--- Start RAW RECORDS ---
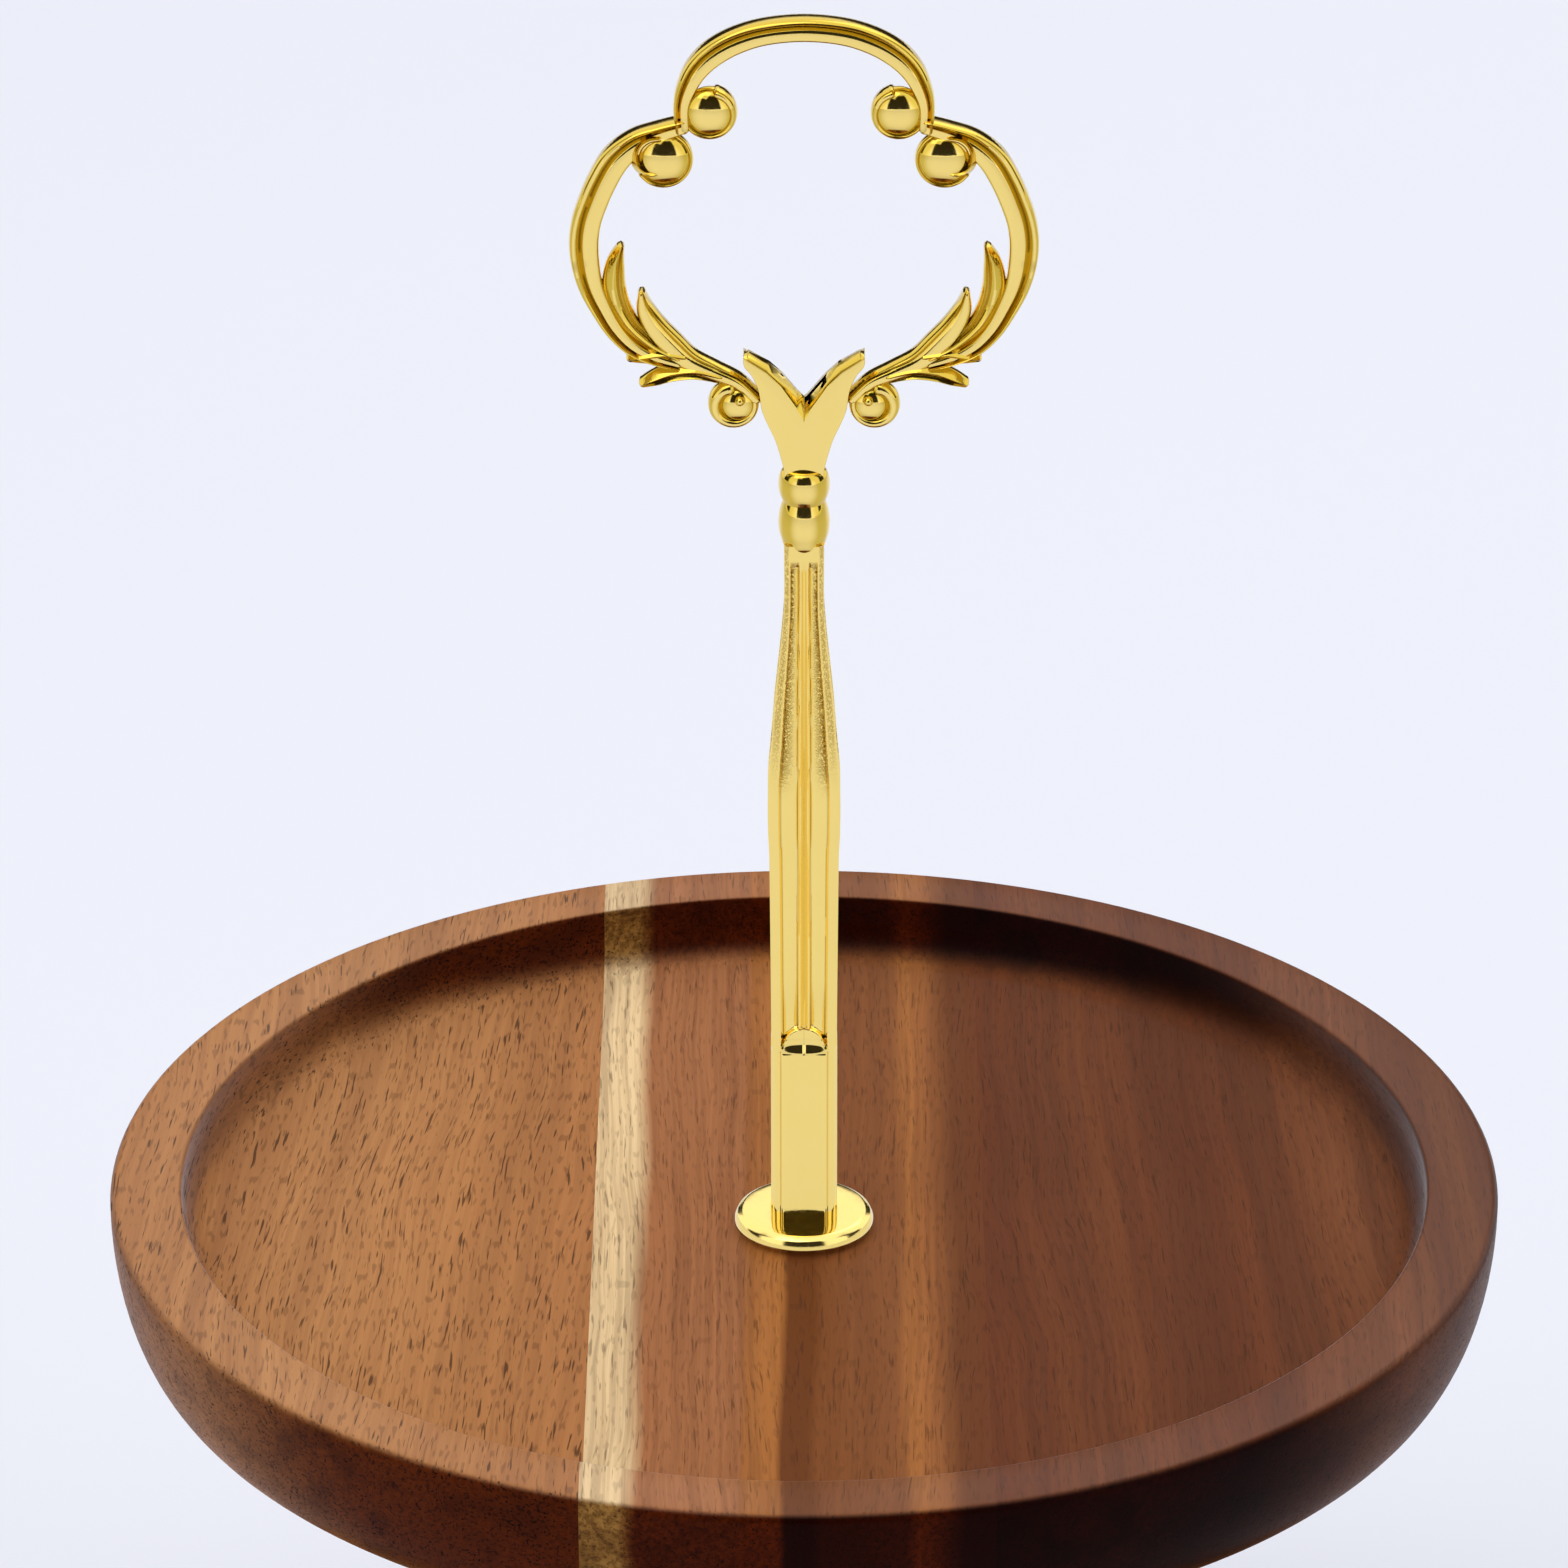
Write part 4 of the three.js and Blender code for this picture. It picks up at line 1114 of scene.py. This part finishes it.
# %% The colours of the boards
GOLDEN, TAN, PINK = (0.45, 0.19, 0.062), (0.41, 0.15, 0.037), (0.40, 0.155, 0.058)
CREAM, BROWN, RED = (0.84, 0.61, 0.33), (0.15, 0.045, 0.012), (0.15, 0.040, 0.012)
west_golden = acacia(
    "acacia_west",
    [(-100, GOLDEN), (-70, (0.51, 0.235, 0.085)), (-45, GOLDEN), (-30, (0.44, 0.18, 0.058))],
    (0.26, 0.10, 0.035), 0.45, 0.8, -0.06, 11.0)
middle_brown = acacia(
    "acacia_middle",
    [(-31, CREAM), (-24.5, CREAM), (-22, PINK), (-9, PINK), (-8, TAN), (-3.5, TAN), (-2.5, BROWN),
     (1, BROWN), (2.5, (0.21, 0.068, 0.02)), (13, (0.26, 0.09, 0.027)), (15, TAN),
     (18, (0.34, 0.12, 0.033)), (22, BROWN), (27, RED)],
    (0.15, 0.048, 0.016), 0.25, 0.5, 0.0, 47.0)
east_red = acacia(
    "acacia_east",
    [(26, RED), (40, (0.19, 0.057, 0.018)), (60, RED), (80, (0.21, 0.068, 0.023)), (100, BROWN)],
    (0.09, 0.026, 0.010), 0.5, 0.5, 0.03, 83.0)
low_streaky = acacia(
    "acacia_low_streaky",
    [(-63, TAN), (-52, BROWN), (-46, (0.30, 0.11, 0.033)), (-33, BROWN), (-27, TAN),
     (-17, (0.36, 0.13, 0.04))],
    (0.10, 0.030, 0.010), 0.4, 0.55, 0.02, 131.0)
low_red = acacia(
    "acacia_low_red",
    [(-18, RED), (0, (0.20, 0.06, 0.019)), (20, RED), (32, (0.24, 0.085, 0.027)), (42, RED)],
    (0.08, 0.022, 0.008), 0.45, 0.5, -0.02, 177.0)
low_golden = acacia(
    "acacia_low_golden",
    [(40, TAN), (60, GOLDEN), (90, (0.49, 0.22, 0.078)), (120, GOLDEN)],
    (0.24, 0.085, 0.03), 0.45, 0.75, 0.05, 211.0)
low_west = acacia(
    "acacia_low_west",
    [(-120, GOLDEN), (-95, (0.49, 0.21, 0.07)), (-75, TAN), (-61, GOLDEN)],
    (0.25, 0.09, 0.03), 0.45, 0.75, -0.04, 263.0)
print("acacia finishes made")

# %% [markdown]
# Both trays now come off the same lathe outline, at their own radius. The upper boards are kept
# out of mirror reflections, so that the post over them stays as pale as gilt in a white studio.

# %% The boards of both trays
UPPER_RADIUS, LOWER_RADIUS = 100.0, 120.0
COUNTERBORE = (11.0, 5.0)
UPPER_GLUE = (-30.5, 26.0)
LOWER_GLUE = (-62.0, -17.0, 41.0)
upper_line = tray_outline(UPPER_RADIUS, span_mm("upper_tray_board_1")[0].z)
lower_line = tray_outline(LOWER_RADIUS, span_mm("lower_tray_board_1")[0].z, COUNTERBORE)
UPPER_FINISHES = [(west_golden, "acacia_tan"), (middle_brown, "acacia_brown"), (east_red, "acacia_red")]
LOWER_FINISHES = [(low_west, "acacia_tan"), (low_streaky, "acacia_brown"), (low_red, "acacia_red"),
                  (low_golden, "acacia_tan")]
for tray, body, outline, glue, finishes in (
    ("upper_tray", "upper_tray", upper_line, UPPER_GLUE, UPPER_FINISHES),
    ("lower_tray", "base", lower_line, LOWER_GLUE, LOWER_FINISHES),
):
    edges = [None, *glue, None]
    for number, (finish, slot) in enumerate(finishes, 1):
        node = f"{tray}_board_{number}"
        board = tray_board(outline, edges[number - 1], edges[number], node.replace("tray", "stave"),
                           body, finish, node)
        board.visible_glossy = body == "base"
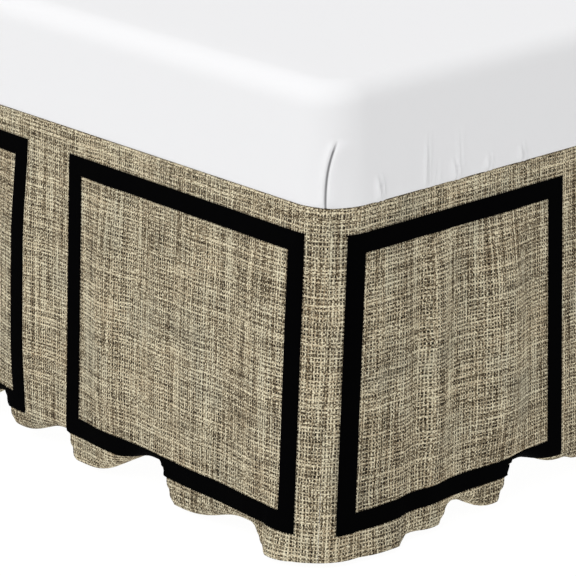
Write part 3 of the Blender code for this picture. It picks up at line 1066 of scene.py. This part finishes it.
--- End RAW RECORDS ---
WHAT THE TASK ASKS:
Give all the entries again exactly; leave none out.

IN RESPONSE:
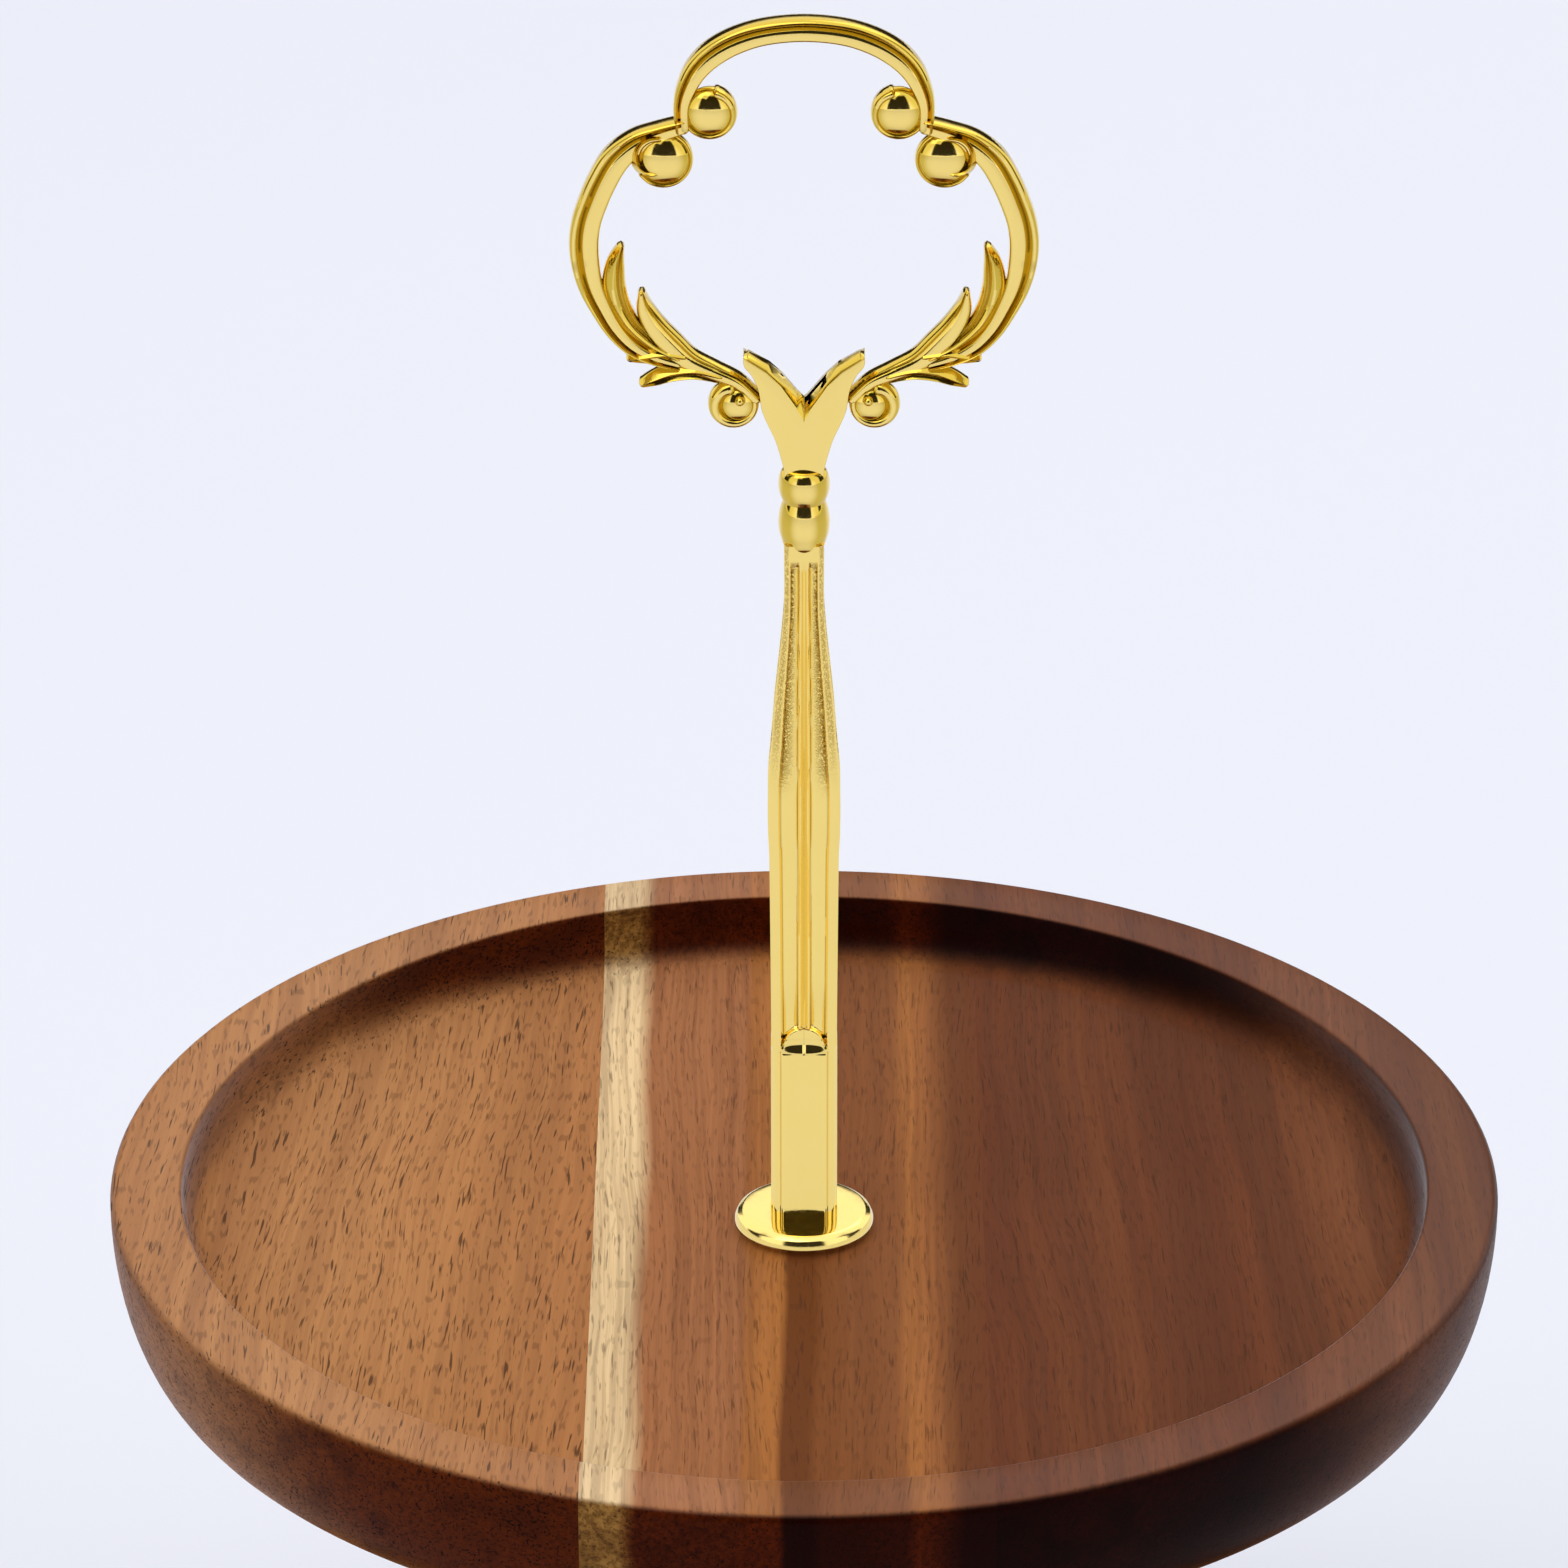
Write part 4 of the three.js and Blender code for this picture. It picks up at line 1114 of scene.py. This part finishes it.
# %% The colours of the boards
GOLDEN, TAN, PINK = (0.45, 0.19, 0.062), (0.41, 0.15, 0.037), (0.40, 0.155, 0.058)
CREAM, BROWN, RED = (0.84, 0.61, 0.33), (0.15, 0.045, 0.012), (0.15, 0.040, 0.012)
west_golden = acacia(
    "acacia_west",
    [(-100, GOLDEN), (-70, (0.51, 0.235, 0.085)), (-45, GOLDEN), (-30, (0.44, 0.18, 0.058))],
    (0.26, 0.10, 0.035), 0.45, 0.8, -0.06, 11.0)
middle_brown = acacia(
    "acacia_middle",
    [(-31, CREAM), (-24.5, CREAM), (-22, PINK), (-9, PINK), (-8, TAN), (-3.5, TAN), (-2.5, BROWN),
     (1, BROWN), (2.5, (0.21, 0.068, 0.02)), (13, (0.26, 0.09, 0.027)), (15, TAN),
     (18, (0.34, 0.12, 0.033)), (22, BROWN), (27, RED)],
    (0.15, 0.048, 0.016), 0.25, 0.5, 0.0, 47.0)
east_red = acacia(
    "acacia_east",
    [(26, RED), (40, (0.19, 0.057, 0.018)), (60, RED), (80, (0.21, 0.068, 0.023)), (100, BROWN)],
    (0.09, 0.026, 0.010), 0.5, 0.5, 0.03, 83.0)
low_streaky = acacia(
    "acacia_low_streaky",
    [(-63, TAN), (-52, BROWN), (-46, (0.30, 0.11, 0.033)), (-33, BROWN), (-27, TAN),
     (-17, (0.36, 0.13, 0.04))],
    (0.10, 0.030, 0.010), 0.4, 0.55, 0.02, 131.0)
low_red = acacia(
    "acacia_low_red",
    [(-18, RED), (0, (0.20, 0.06, 0.019)), (20, RED), (32, (0.24, 0.085, 0.027)), (42, RED)],
    (0.08, 0.022, 0.008), 0.45, 0.5, -0.02, 177.0)
low_golden = acacia(
    "acacia_low_golden",
    [(40, TAN), (60, GOLDEN), (90, (0.49, 0.22, 0.078)), (120, GOLDEN)],
    (0.24, 0.085, 0.03), 0.45, 0.75, 0.05, 211.0)
low_west = acacia(
    "acacia_low_west",
    [(-120, GOLDEN), (-95, (0.49, 0.21, 0.07)), (-75, TAN), (-61, GOLDEN)],
    (0.25, 0.09, 0.03), 0.45, 0.75, -0.04, 263.0)
print("acacia finishes made")

# %% [markdown]
# Both trays now come off the same lathe outline, at their own radius. The upper boards are kept
# out of mirror reflections, so that the post over them stays as pale as gilt in a white studio.

# %% The boards of both trays
UPPER_RADIUS, LOWER_RADIUS = 100.0, 120.0
COUNTERBORE = (11.0, 5.0)
UPPER_GLUE = (-30.5, 26.0)
LOWER_GLUE = (-62.0, -17.0, 41.0)
upper_line = tray_outline(UPPER_RADIUS, span_mm("upper_tray_board_1")[0].z)
lower_line = tray_outline(LOWER_RADIUS, span_mm("lower_tray_board_1")[0].z, COUNTERBORE)
UPPER_FINISHES = [(west_golden, "acacia_tan"), (middle_brown, "acacia_brown"), (east_red, "acacia_red")]
LOWER_FINISHES = [(low_west, "acacia_tan"), (low_streaky, "acacia_brown"), (low_red, "acacia_red"),
                  (low_golden, "acacia_tan")]
for tray, body, outline, glue, finishes in (
    ("upper_tray", "upper_tray", upper_line, UPPER_GLUE, UPPER_FINISHES),
    ("lower_tray", "base", lower_line, LOWER_GLUE, LOWER_FINISHES),
):
    edges = [None, *glue, None]
    for number, (finish, slot) in enumerate(finishes, 1):
        node = f"{tray}_board_{number}"
        board = tray_board(outline, edges[number - 1], edges[number], node.replace("tray", "stave"),
                           body, finish, node)
        board.visible_glossy = body == "base"
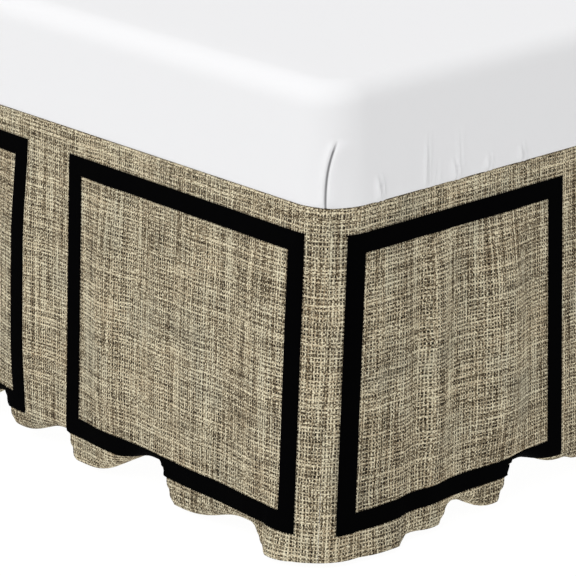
Write part 3 of the Blender code for this picture. It picks up at line 1066 of scene.py. This part finishes it.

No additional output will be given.